Austrian international radio station

Radio Österreich International (RÖI) (Austrian Radio International) was an international shortwave radio station broadcast by ORF. RÖI ceased operations in 2003.

==History==
RÖI was launched in 1955 by order of the Federal Chancellery with the objective of increasing awareness of Austria in other countries. The radio station was broadcast worldwide on various shortwave frequencies. At the end of the 1990s, it was also broadcast on Astra Digital Radio. The station's headquarters and transmitters were located in Moosbrunn, on the outskirts of Vienna.

== Programming ==
RÖI programs were broadcast in different languages.

The most prominent programs were:
- Österreich-Journal (Austria Journal). Broadcast several times every day.
- Intermedia (since 4. April 1997, originally called Kurzwellenpanorama)
- Bundesländermagazin (magazine show covering the Austrian states)
- Report from Austria

RÖI News content was produced by various ORF national radio stations.

==Funding cancellation and closure==
In 2000, the Federal Chancellery, under the cabinet Schüssel reduced the station's budget, leading to fewer programs. Some foreign offices also had to be closed. Despite budget cuts, ORF was able to complete a modernization program for both transmitters and station offices by the end of 2000.

In 2002 the Federal Chancellery ended financial support of the channel. ORF attempted to continue broadcasting and adopted a new schedule. To cut costs, existing recorded programs from other national broadcasters were rebroadcast - for example, including Radio Ö1, FM4 and Ö3. Regional station Ö2 contributed folk music.

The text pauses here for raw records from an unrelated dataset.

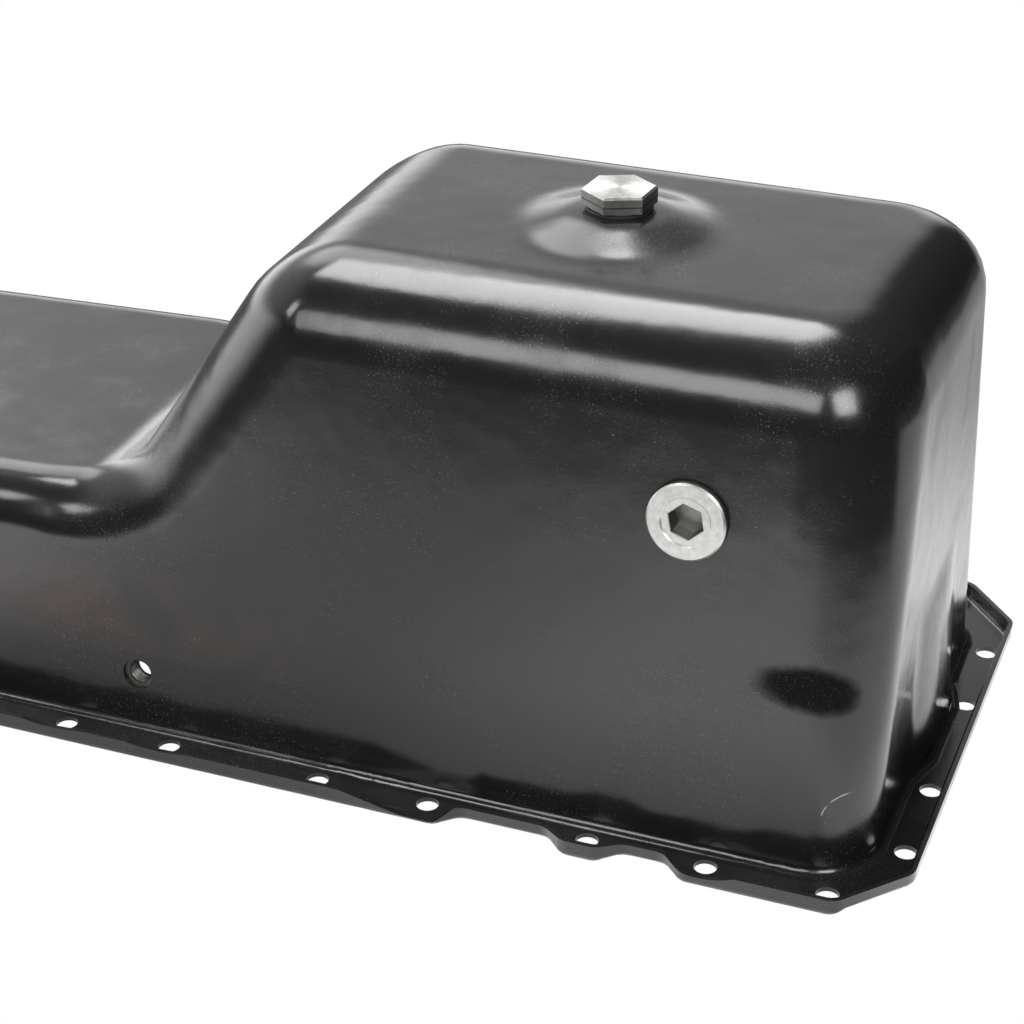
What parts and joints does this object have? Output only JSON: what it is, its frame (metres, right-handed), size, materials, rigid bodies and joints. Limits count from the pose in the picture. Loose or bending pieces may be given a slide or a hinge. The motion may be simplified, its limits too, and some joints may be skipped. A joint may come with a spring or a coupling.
{
  "type": "engine oil pan",
  "caption": "Pressed steel engine oil pan with a rear sump, a bolted flange with a turned-up lip, a domed drain plug and a side plug.",
  "frame": {"origin": "middle of the pan's bounding box on the gasket plane, which is what the pan stands on", "axes": "+X along the pan towards the sump end, +Y across it away from the side plug, +Z from the gasket face towards the drain plug"},
  "size_m": [0.761, 0.262, 0.2361],
  "materials": {
    "black_paint": "gloss",
    "bare_steel": "satin",
    "zinc_steel": "satin",
    "seal_rubber": "matt"
  },
  "bodies": {
    "pan": {"pan_pressing": "black_paint", "drain_boss": "bare_steel", "side_boss": "bare_steel", "rail_bung": "bare_steel"},
    "drain_washer": {"drain_plug_washer": "seal_rubber"},
    "drain_screw": {"drain_plug": "zinc_steel"},
    "side_ring": {"side_plug_ring": "seal_rubber"},
    "side_screw": {"side_plug": "zinc_steel"}
  },
  "joints": [
    {"name": "drain_plug_rise", "type": "slide", "parent": "pan", "child": "drain_washer", "axis": [0, 0, 1], "range_m": [0, 0.015]},
    {"name": "drain_plug_turn", "type": "hinge", "parent": "drain_washer", "child": "drain_screw", "pos_m": [0.2185, 0, 0.2271], "axis": [0, 0, 1], "range_deg": [0, 3600]},
    {"name": "side_plug_rise", "type": "slide", "parent": "pan", "child": "side_ring", "axis": [0, -0.9954, 0.0958], "range_m": [0, 0.0135]},
    {"name": "side_plug_turn", "type": "hinge", "parent": "side_ring", "child": "side_screw", "pos_m": [0.2805, -0.09608, 0.1446], "axis": [0, -0.9954, 0.0958], "range_deg": [0, 3240]}
  ],
  "couplings": [
    {"joint": "drain_plug_rise", "follows": "drain_plug_turn", "m_per_rad": 0.00023873},
    {"joint": "side_plug_rise", "follows": "side_plug_turn", "m_per_rad": 0.00023873}
  ]
}
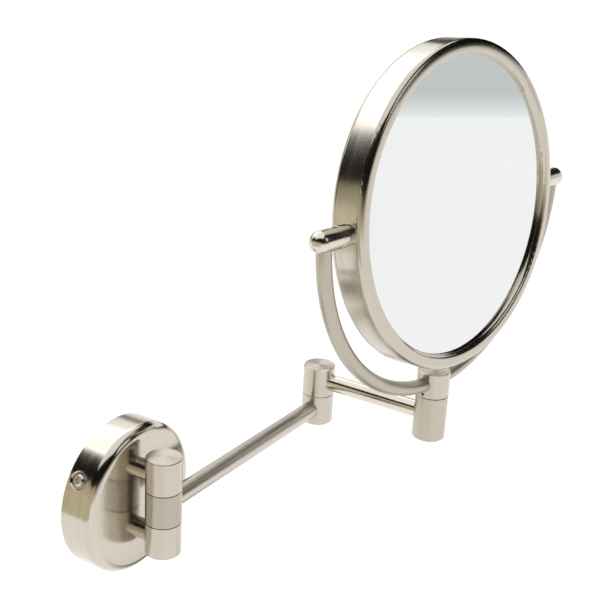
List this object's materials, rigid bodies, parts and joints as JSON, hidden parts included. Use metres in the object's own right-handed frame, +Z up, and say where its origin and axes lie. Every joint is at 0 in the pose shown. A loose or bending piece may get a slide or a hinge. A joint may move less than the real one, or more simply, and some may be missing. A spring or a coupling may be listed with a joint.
{
  "type": "extendable shaving mirror",
  "caption": "Wall-mounted swing-arm shaving mirror: a round cover and hinge barrels carry two rods and a half-ring yoke, in which a two-sided round mirror tilts.",
  "frame": {"origin": "centre of the wall face, at the back of the round wall bracket", "axes": "+Z up; +Y into the wall, so the mirror reaches out towards -Y; +X along the wall, to the right for a person facing it"},
  "size_m": [0.3447, 0.1541, 0.3107],
  "materials": {
    "satin_nickel": "satin brushed nickel plate on steel and brass",
    "bright_nickel": "polished nickel plate",
    "zinc_steel": "zinc-plated steel, hidden inside",
    "nylon": "natural nylon",
    "mirror_glass": "silvered glass",
    "black_plastic": "moulded black plastic, hidden inside",
    "black_steel": "black oxide"
  },
  "bodies": {
    "wall_mount": {"wall_bracket": "zinc_steel", "wall_cover": "satin_nickel", "cover_screw": "bright_nickel", "upper_post": "satin_nickel", "lower_post": "satin_nickel", "post_screws": "zinc_steel", "post_washers": "zinc_steel", "upper_base_knuckle": "satin_nickel", "lower_base_knuckle": "satin_nickel", "base_pivot_screw": "zinc_steel", "base_spring_washer": "zinc_steel"},
    "inner_arm": {"arm_base_knuckle": "satin_nickel", "base_friction_washers": "nylon", "inner_arm_rod": "satin_nickel", "elbow_lower_knuckle": "satin_nickel"},
    "outer_arm": {"elbow_upper_knuckle": "satin_nickel", "elbow_pivot_screw": "zinc_steel", "elbow_spring_washer": "zinc_steel", "elbow_friction_washer": "nylon", "outer_arm_rod": "bright_nickel", "end_knuckle": "satin_nickel"},
    "yoke": {"yoke_hub": "satin_nickel", "end_pivot_screw": "zinc_steel", "end_spring_washer": "zinc_steel", "end_friction_washer": "nylon", "hub_grub_screw": "black_steel", "left_yoke_arm": "satin_nickel", "right_yoke_arm": "satin_nickel", "left_pivot_knob": "bright_nickel", "right_pivot_knob": "bright_nickel", "left_pivot_collar": "bright_nickel", "right_pivot_collar": "bright_nickel", "pivot_screws": "zinc_steel", "pivot_spring_washers": "zinc_steel"},
    "mirror_head": {"head_band": "satin_nickel", "front_bezel": "satin_nickel", "rear_bezel": "satin_nickel", "plain_glass": "mirror_glass", "magnifying_glass": "mirror_glass", "glass_carrier": "black_plastic", "left_pivot_bush": "bright_nickel", "right_pivot_bush": "bright_nickel"}
  },
  "joints": [
    {"name": "wall_swivel", "type": "hinge", "parent": "wall_mount", "child": "inner_arm", "pos_m": [0, -0.0375, 0.0015], "axis": [0, 0, 1], "range_deg": [-185, 5]},
    {"name": "elbow_swivel", "type": "hinge", "parent": "inner_arm", "child": "outer_arm", "pos_m": [0.172, -0.0375, 0.0119], "axis": [0, 0, 1], "range_deg": [-75, 255]},
    {"name": "yoke_swivel", "type": "hinge", "parent": "outer_arm", "child": "yoke", "pos_m": [0.172, -0.1235, 0.0355], "axis": [0, 0, 1], "continuous": true},
    {"name": "mirror_tilt", "type": "hinge", "parent": "yoke", "child": "mirror_head", "pos_m": [0.172, -0.1235, 0.1629], "axis": [0.9848, -0.1736, 0], "continuous": true}
  ]
}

At the end of 2003, despite protests from staff and members of the public, the National Board of Governors formally dissolved Radio Österreich International, ostensibly for financial reasons. ORF transmitters and offices are now leased to other international radio stations.

== Ö1 International ==

After the closure of Radio Österreich International, ORF continued to broadcast Radio Ö1 worldwide on shortwave, but with strongly reduced coverage and audio quality. Only one element from the old RÖI programme schedule remained: the Report from Austria. Report from Austria replaces the normal Ö1 schedule at various times during the day.

== Other foreign language productions ==
Other Austrian national broadcasters retain some foreign-language programmes in their schedules.

- News in French in the Ö1 morning journal.
- News in French on FM4, also in the morning.